In Search Of Mr Average (2007)

According to statistics, the average Briton drinks 1,000 cups of tea a year, goes to the toilet six times a day, believes in God, hates brussel sprouts, is caught on camera 300 times a day, has 14 friends, spends 19 minutes preparing their dinner, and has sex eight times a month. But who exactly this average person? What do they look like? Where do they live?

This quirky and entertaining film follows director Tim Wardle's search for Britain's Most Average Person - the ordinary everyman or woman who epitomises the nation's habits, opinions and behaviour. Using a combination of humorous, telling and eye-opening stats, Tim journeys the length and breadth of the UK, gradually narrowing down his search for Britain's ultimate Mr or Ms Average until there is only one person left.

Can Tim find this definitive J Bloggs? And if so, what can he or she tell us about state of contemporary Britain? This compelling and humorous documentary follows Tim's extraordinary journey into the rarely seen world of the incredibly average.

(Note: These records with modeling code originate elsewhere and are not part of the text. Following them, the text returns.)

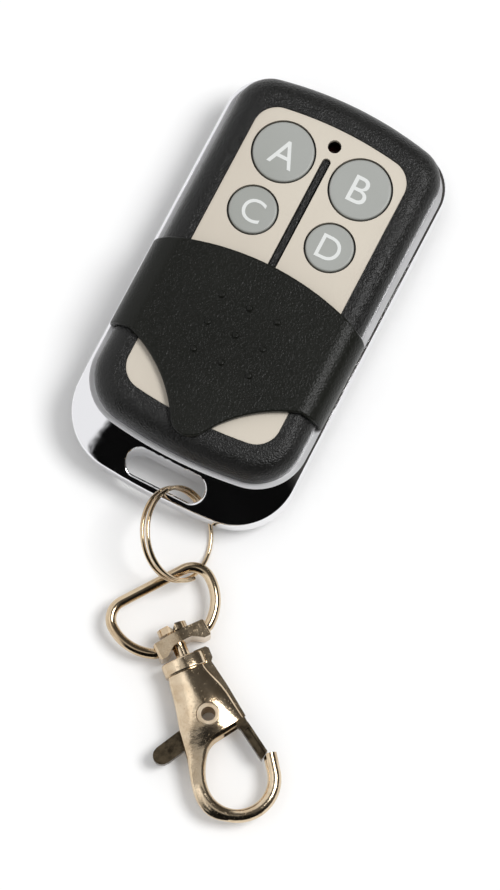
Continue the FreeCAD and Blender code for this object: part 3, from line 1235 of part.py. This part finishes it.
# Gate: lever tab, hub and closing bar in one piece
def gate_lever():
    row = -value("collar_drop + rivet_row")
    low = -value("gate_low")
    thick = value("gate_thick")
    hub = Part.makeCylinder(value("gate_hub"), thick, Vector(0, row, low))
    tip = Part.makeCylinder(value("lever_tip_round"), thick,
                            Vector(-value("lever_tip_x"), -value("collar_drop + lever_tip_row"), low))
    tab = slab(lever_plan(), low, thick)
    arm = slab(arm_plan(), low, thick)
    half = value("gate_bar_half")
    tall = value("gate_low + gate_bar_top")
    length = value("gate_bar_long") + 2 * half
    bar = Part.makeBox(2 * half, length, tall, Vector(-half, -length, low))
    bar = bar.makeFillet(0.3 * half, [edge for edge in bar.Edges if edge.BoundBox.YLength > length - 0.1])
    channel_half = value("gate_channel")
    channel = Part.makeBox(2 * channel_half, length - 2 * half, tall,
                           Vector(-channel_half, half - length, value("gate_bar_top - gate_channel_deep")))
    bar = bar.cut(channel)
    bar.rotate(Vector(0, 0, 0), Vector(0, 0, 1), value("gate_lean"))
    bar.translate(Vector(value("gate_column"), -value("collar_drop + gate_bar_start"), 0))
    bar = bar.cut(slanted_block(0, 3 * half))
    whole = hub.multiFuse([tip, tab, arm, bar]).removeSplitter()
    bore = Part.makeCylinder(value("rivet_round + rivet_gap"), 4 * thick, Vector(0, row, -2 * thick))
    from_shape("gate_lever", whole.cut(bore), clasp_place)


# Gate rivet: a short tube with a rounded flange at each cheek
def gate_rivet():
    row = -value("collar_drop + rivet_row")
    seat = value("rivet_seat + rivet_gap/2")
    thick = value("rivet_flange_thick")
    whole = Part.makeCylinder(value("rivet_round"), 2 * seat, Vector(0, row, -seat))
    for way in (1, -1):
        flange = Part.makeCylinder(value("rivet_flange"), thick, Vector(0, row, way * seat),
                                   Vector(0, 0, way))
        outer = [edge for edge in flange.Edges if abs(edge.BoundBox.Center.z - way * (seat + thick)) < 1e-4]
        whole = whole.fuse(flange.makeFillet(0.6 * thick, outer))
    bore = Part.makeCylinder(value("rivet_bore"), 4 * seat, Vector(0, row, -2 * seat))
    from_shape("gate_rivet", whole.cut(bore), clasp_place)


# Gate spring: the coil round the rivet beside the gate, kept as its plain outer form
def gate_spring():
    row = "-(collar_drop + rivet_row)"
    low = "gate_thick - gate_low + gate_gap"
    coil = rod("spring_coil", "0", row, low, "spring_round", "spring_long")
    eye = rod("spring_eye", "0", row, f"{low} - 1", "spring_round - spring_wire", "spring_long + 2")
    spring = cut("spring_whole", coil, eye)
    spring.Placement = clasp_place
    finished("gate_spring", spring)


lower_shell()
chrome_frame()
upper_shell()
face_plate()
slide_cover()
key_caps()
circuit_board()
switches()
board_parts()
battery_and_contacts()
case_screws()
split_ring()
clasp_bow()
swivel_yoke()
swivel_post()
clasp_body()
gate_lever()
gate_rivet()
gate_spring()
doc.recompute()

# Nothing is written unless every object is sound
for item in doc.Objects:
    if "Invalid" in item.State or "Error" in item.State:
        raise RuntimeError(f"{item.Label} did not compute: {item.State}")
os.makedirs("parts", exist_ok=True)
for label, piece in pieces.items():
    shape = piece.Shape
    if shape.isNull() or not shape.isValid() or not shape.Solids:
        raise RuntimeError(f"{label} has no valid solid")
    shape.exportStep(f"parts/{label}.step")
    print(f"{label}: {len(shape.Solids)} solid, {shape.Volume:.1f} mm3")
print(f"{len(pieces)} pieces")
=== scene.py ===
import json
import math
import bmesh
import bpy
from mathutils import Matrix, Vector


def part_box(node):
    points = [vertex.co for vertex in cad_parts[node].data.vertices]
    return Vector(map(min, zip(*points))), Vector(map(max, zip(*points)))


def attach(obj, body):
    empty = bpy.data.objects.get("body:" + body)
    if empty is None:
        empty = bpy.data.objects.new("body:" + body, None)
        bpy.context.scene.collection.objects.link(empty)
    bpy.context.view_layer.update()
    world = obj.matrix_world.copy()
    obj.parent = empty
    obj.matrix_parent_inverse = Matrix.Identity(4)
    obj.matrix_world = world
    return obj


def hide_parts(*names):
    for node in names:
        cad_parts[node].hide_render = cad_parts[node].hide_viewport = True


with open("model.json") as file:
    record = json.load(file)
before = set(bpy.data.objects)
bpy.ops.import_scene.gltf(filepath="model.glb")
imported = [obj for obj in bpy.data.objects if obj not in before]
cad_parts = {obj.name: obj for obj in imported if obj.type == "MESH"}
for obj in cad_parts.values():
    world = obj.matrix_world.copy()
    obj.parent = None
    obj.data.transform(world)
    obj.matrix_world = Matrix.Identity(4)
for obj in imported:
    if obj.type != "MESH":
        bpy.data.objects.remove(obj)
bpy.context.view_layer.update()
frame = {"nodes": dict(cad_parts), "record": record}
nodes = frame["nodes"]
mm = 0.001
print("frame loaded:", len(nodes), "nodes")


# Camera
cameraView = {"azimuth": 27.222, "elevation": 77.627, "distance": 600, "target": (7.402, -16.826, 0),
              "focalPixels": 4462, "imageHeight": 890, "sensor": 36, "nearest": 0.01, "farthest": 20}


def makeCamera(view):
    turn = math.radians(view["azimuth"])
    rise = math.radians(view["elevation"])
    back = Vector((math.sin(turn) * math.cos(rise), -math.cos(turn) * math.cos(rise), math.sin(rise)))
    data = bpy.data.cameras.new("photoCamera")
    data.sensor_width = view["sensor"]
    data.lens = view["focalPixels"] / view["imageHeight"] * view["sensor"]
    data.clip_start = view["nearest"]
    data.clip_end = view["farthest"]
    camera = bpy.data.objects.new("photoCamera", data)
    camera.location = (Vector(view["target"]) + back * view["distance"]) * mm
    camera.rotation_mode = "QUATERNION"
    camera.rotation_quaternion = (-back).to_track_quat("-Z", "Y")
    bpy.context.scene.collection.objects.link(camera)
    bpy.context.scene.camera = camera


makeCamera(cameraView)
print("camera set")


# Shader helper: wraps a socket so that shader maths reads as Python
class Sock:
    def __init__(self, tree, socket):
        self.tree = tree
        self.socket = socket

    def node(self, kind, settings=None, out=0, **values):
        return addNode(self.tree, kind, settings, out, **values)

    def sibling(self, out):  # another output of the same node
        return Sock(self.tree, self.socket.node.outputs[out])

    def math(self, operation, first, second):
        return self.node("ShaderNodeMath", {"operation": operation}, in0=first, in1=second)

    def __add__(self, other):
        return self.math("ADD", self, other)

    def __radd__(self, other):
        return self.math("ADD", self, other)

    def __sub__(self, other):
        return self.math("SUBTRACT", self, other)

    def __rsub__(self, other):
        return self.math("SUBTRACT", other, self)

    def __mul__(self, other):
        return self.math("MULTIPLY", self, other)

    def __rmul__(self, other):
        return self.math("MULTIPLY", self, other)

    def step(self, low, high):
        return self.node("ShaderNodeMapRange", {"interpolation_type": "SMOOTHSTEP"},
                         in0=self, in1=low, in2=high, in3=0.0, in4=1.0)


def addNode(tree, kind, settings=None, out=0, **values):
    made = tree.nodes.new(kind)
    for name, setting in (settings or {}).items():
        setattr(made, name, setting)
    for name, item in values.items():
        numbered = name.startswith("in") and name[2:].isdigit()
        socket = made.inputs[int(name[2:])] if numbered else made.inputs[name]
        if isinstance(item, Sock):
            tree.links.new(item.socket, socket)
        elif isinstance(item, tuple) and len(item) < len(socket.default_value):
            socket.default_value = (*item, 1)
        else:
            socket.default_value = item
    return Sock(tree, made.outputs[out])


def mixColour(factor, first, second):
    return factor.node("ShaderNodeMix", {"data_type": "RGBA"}, out=2, in0=factor, in6=first, in7=second)


def linear(red, green, blue):  # from the screen's 0 to 255
    return tuple((c / 255 / 12.92) if c <= 10 else ((c / 255 + 0.055) / 1.055) ** 2.4 for c in (red, green, blue))


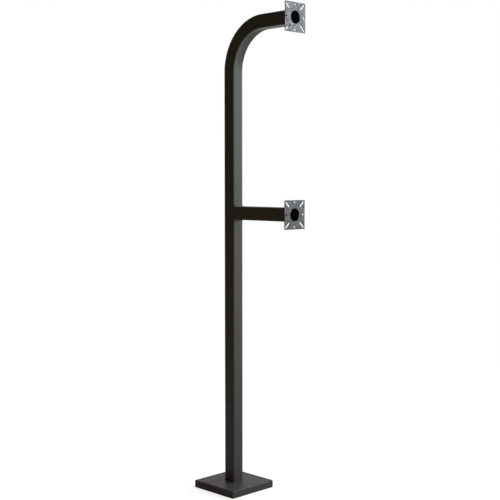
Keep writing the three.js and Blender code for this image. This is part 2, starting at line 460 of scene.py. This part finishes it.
def bead(stations):
    """A closed ring of weld through (toe, other toe, root, outward, distance along) stations."""
    loops = []
    for toe_a, toe_b, root, outward, along in stations:
        crown = WELD_CROWN * uneven(CROWN_DRIFT, along, CROWN_DRIFT_LENGTH, toe_a.z * CROWN_CELLS, CROWN_SEED)
        loop = []
        for i in range(BEAD_STEPS + 1):
            t = i / BEAD_STEPS
            rise = math.sin(math.pi * t)
            ripple = math.cos(2 * math.pi * (along / RIPPLE_PITCH + RIPPLE_BOW * rise))
            height = (crown + RIPPLE_HEIGHT * ripple) * rise
            loop.append(toe_a.lerp(toe_b, t) + outward * height)
        loops.append(loop + [root])
    return loft(loops, closed=True)


def fillet_stations():
    """A fillet round the tube, standing on z = 0."""
    up = Vector((0, 0, 1))
    stations = []
    for x, y, nx, ny, along in square_track(TUBE, TUBE_CORNER, RIPPLE_PITCH / RIPPLE_STEPS):
        foot, away = Vector((x, y, 0)), Vector((nx, ny, 0))
        leg = WELD_LEG * uneven(LEG_DRIFT, along, LEG_DRIFT_LENGTH, LEG_SEED, x * LEG_CELLS)
        toe_a = foot - away * FILLET_SINK + up * leg
        toe_b = foot + away * leg - up * FILLET_SINK / 4
        stations.append((toe_a, toe_b, foot - away * TUBE_WALL / 2, (up + away).normalized(), along))
    return stations


def arm_root_stations():
    """Round the lower arm where it meets the post, with +Z along the arm.

    Above and below the arm it is a fillet. On both sides that turns into a filled groove between the
    arm's end and the post's rounded corner, where the crown is lower.
    """
    corner = TUBE / 2 - TUBE_CORNER
    stations = []
    for x, y, nx, ny, along in square_track(TUBE, TUBE_CORNER, RIPPLE_PITCH / RIPPLE_STEPS):
        side = abs(nx)  # 0 above and below the arm, 1 at its sides
        leg = WELD_LEG + (GROOVE_WIDTH - WELD_LEG) * side
        toe_a = Vector((x - nx * GROOVE_SINK, y - ny * GROOVE_SINK, leg))
        turn = side * math.pi / 2
        reach, depth = x, 0
        if abs(x) >= corner:
            reach = math.copysign(corner + TUBE_CORNER * math.sin(turn), x)
            depth = TUBE_CORNER * (1 - math.cos(turn))
        toe_b_y = y + ny * WELD_LEG * (1 - side)
        toe_b = Vector((reach - nx * GROOVE_SINK, toe_b_y, -depth - GROOVE_SINK))
        outward = Vector((nx, ny, 1 - side)).normalized()
        root = Vector((x * ROOT_INSET, y * ROOT_INSET, -TUBE_CORNER / 2))
        stations.append((toe_a, toe_b, root, outward * (1 - GROOVE_FLATNESS * side), along))
    return stations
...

"An amusing and informative film by a first time director"
Jacqui Stephens, Daily Mail

"A quirky little lozenge of a film... paints some touching vignettes of ordinary Brits"
David Butcher, Radio Times

"an amusing documentary... With a wry eye for the mundane Tim Wardle travels the the country in search of Britain's most average person. The resulting film is a welcome celebration of the ultra-ordinary"
Robert Collins, Daily Telegraph

"Tim Wardle directs and presents his debut, and comes across as fiendishly clever, but his basic idea is enchantingly simple."
Mail on Sunday

"Wardle's conclusion is profound... It is only when you are content with you lot that you can ever hope to be happy. Well said."